Paul
Goble
Staunton, June 29 – Chukotka is the
furthest region from Moscow still within the borders of the Russian Federation
and is known to most Russians and others as well if at all primarily because of
the Chukchi jokes that some Russians used in Soviet times to make fun of the absurdities
of that system or to express their own racist attitudes toward minority
peoples.
In the last few years, these
anecdotes have been making a comeback, and Andrey Filimonov of the SibReal portal
reports a new Chukchi joke, one he suggests is not only “clever” but
“important” for what it says about the members of that nationality and its past
as well as about Russians and their future (sibreal.org/a/30532649.html).
According to the story, “the
following results were obtained during a sociological survey of the residents
of Chukotka: five percent support the president, ten percent don’t, but 85
percent ask “who is this president you are talking about?”
The indigenous population of that
land across the Bering Strait from Alaska and about as far from Moscow as you
can get without being in another country call themselves not Chukchis – that is
an outside imposition but dyg’o ravetd’ap or “real people.” There are
fewer than 16,000 of them and they’re divided between whale hunters and
reindeer herders.
But they have always valued their
independence. They resisted the expansion of the Russian Empire so mightily
that Catherine the Great decided they were too far away and of too little
importance for her to continue to spend so much money to try to enforce Russian
laws there. Instead, she decreed that they could obey what they wanted and pay
what they wanted.
“After the Civil War,” Filimonov
says, “communist agitators appeared who explained to the local population that
‘the revolution had freed them from centuries of tsarist oppression.’ But that
propagandistic device didn’t work with the Chukchis – they never felt oppressed
and did not understand why they must be grateful to Lenin and Stalin.”
Told that they would now be free to
organize their own lives, the Chukchis responded reasonably “Perhaps Lenin
doesn’t know that we have organized our own life always?” Among the evidence
for that is the role of shamans, trade with Americans, and a knowledge of
English among many Chukchis even in Soviet times.

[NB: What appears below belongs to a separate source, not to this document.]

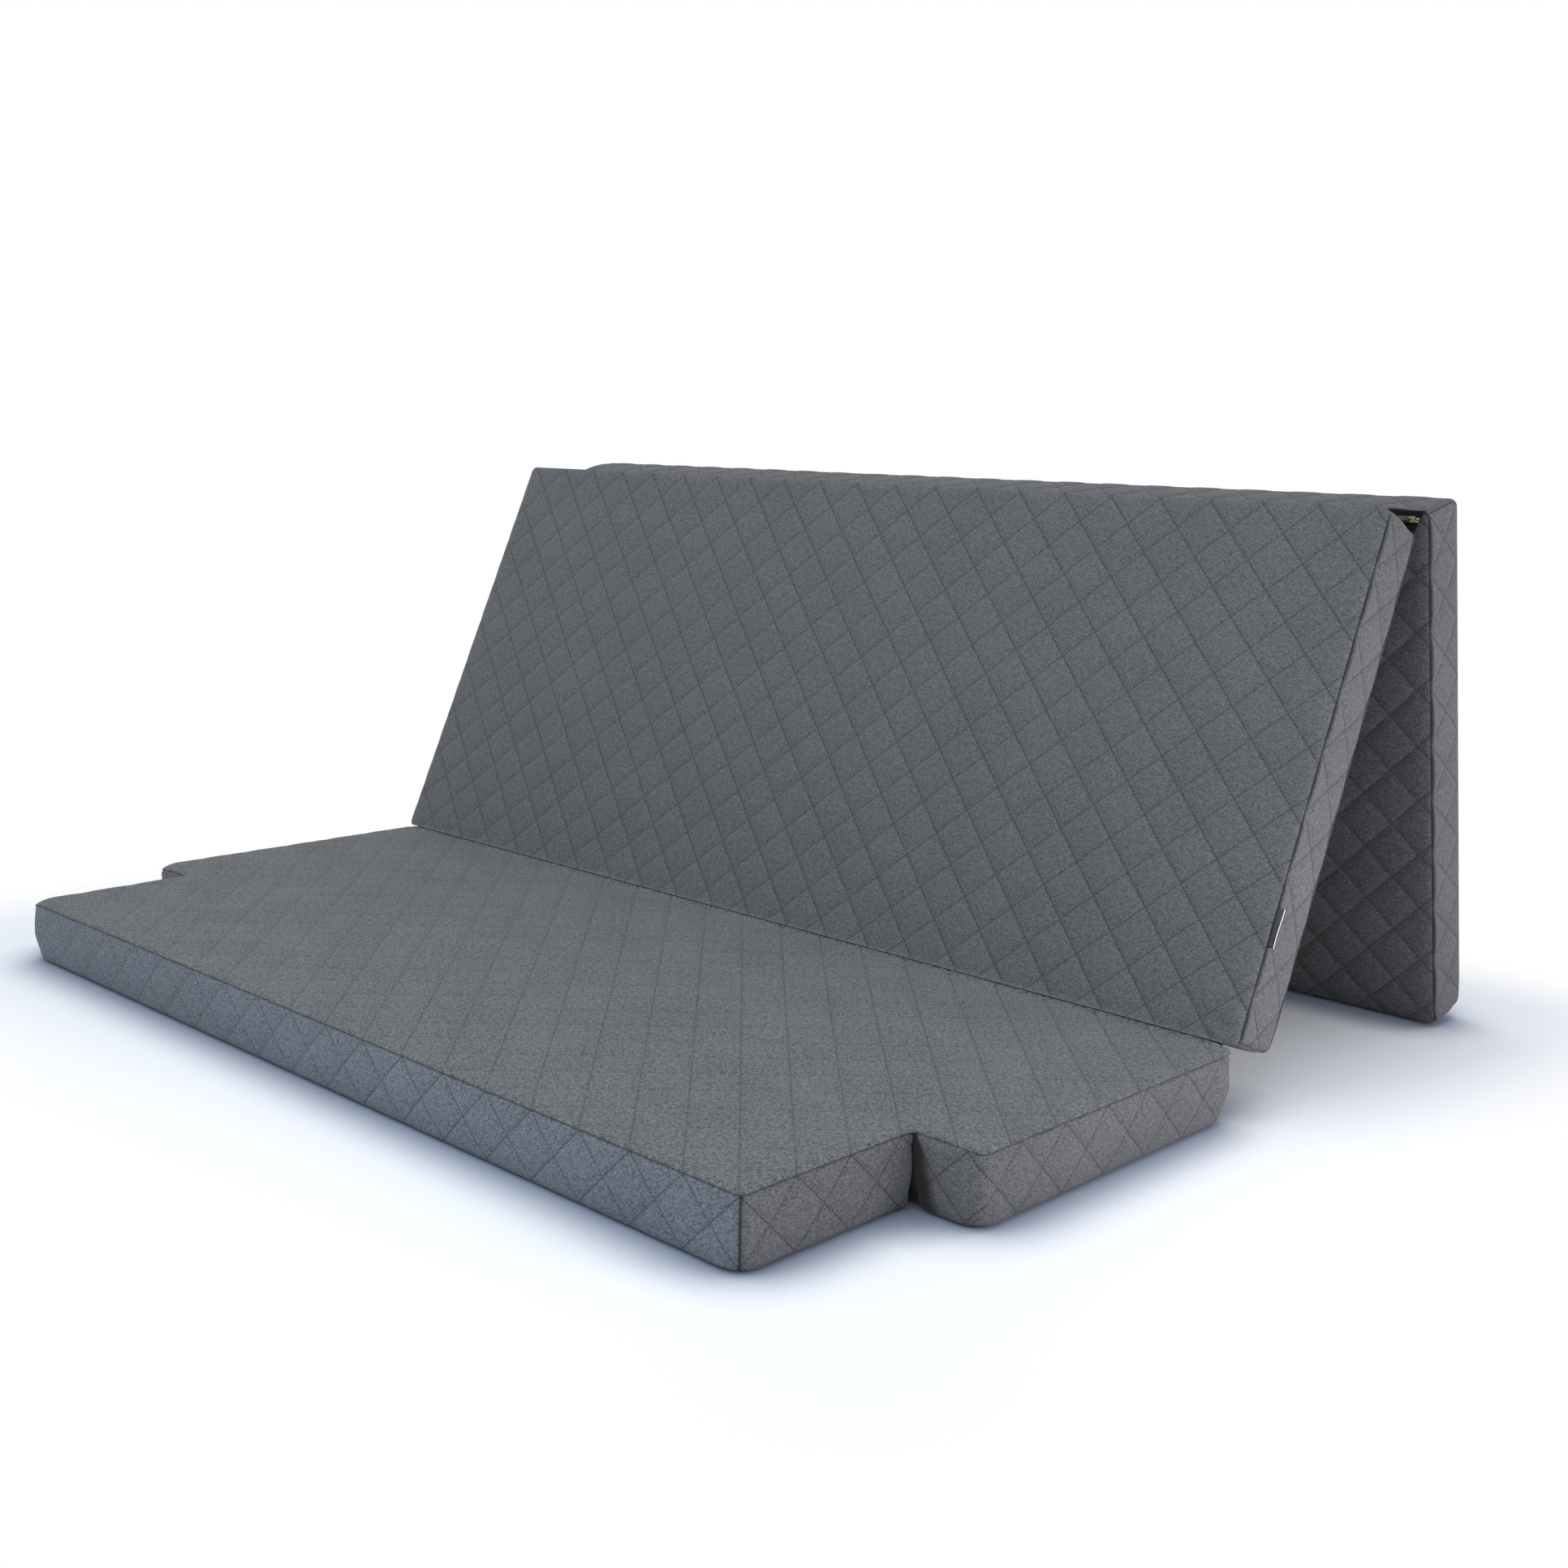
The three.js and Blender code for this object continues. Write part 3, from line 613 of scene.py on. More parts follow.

“Until the start of the 20th
century, the journalist continues, “Chukchis living on the coast were beyond
any Russian sphere of influence. Many of them spoke English. They used the
American system of measurements in feet and miles and also the Gregorian
calendar.” And some had relatives in San Francisco. They had no interest in
being viewed as “a backward people.”
Contacts between the Chukchi and
Alaska continued until after World War II when as a result of the Cold War,
Moscow finally closed them down.
Now in what is definitely not a
Chukchi joke, a Russian nationalist commentator, Dmitry Minin, says that the
Americans having launched efforts in Greenland to pull that Arctic island away
from Denmark are now making plans to do something similar with Chukotka and
pull it away from Russia (stoletie.ru/rossiya_i_mir/ssha_khotat_otorvat_chukotku_ot_rossii_838.htm).
Minin says that in approaching
Chukotka, “American strategists hope to use the example of Greenland to promote
opposition attitudes among the local population. For example, residents of the Russian
peninsula may be encouraged to demand an elevation of their state status to something
more an an autonomous district.”
“And even if nothing comes of that, it
could create the occasion for accusing Russia of new repressions and ‘the violation
of the rights of indigenous peoples’ up to sanctions against the use of the Northern
Sea Route,” Minin continues.
The Americans are certain to use the
2009 declaration of the Inuit Circumpolar Conference that the Inuit are “a
single people” represented by the ICC and have all the rights of all other nations,
including the right to territorial self-determination. But the US, Minin says, isn’t limiting itself to that: it is pushing
ideas that some Russians are foolishly supporting.
For more than a century, Russian and
American writers have talked about the possibility of building a railroad bridge
across the Bering Straits and connecting the two continents. Some Russians are
enthusiastic about that idea now, seeing it as a way to attract enormous American
capital investment.
What these Russians do not
understand, the commentator says, is that such investment will come with
strings attached; and some of those strings may be used to pull Chukotka away
from Russia. Moscow may not be able to
block Washington from fishing in such troubled waters, but it can take the game
into America’s streets given what is going on there now.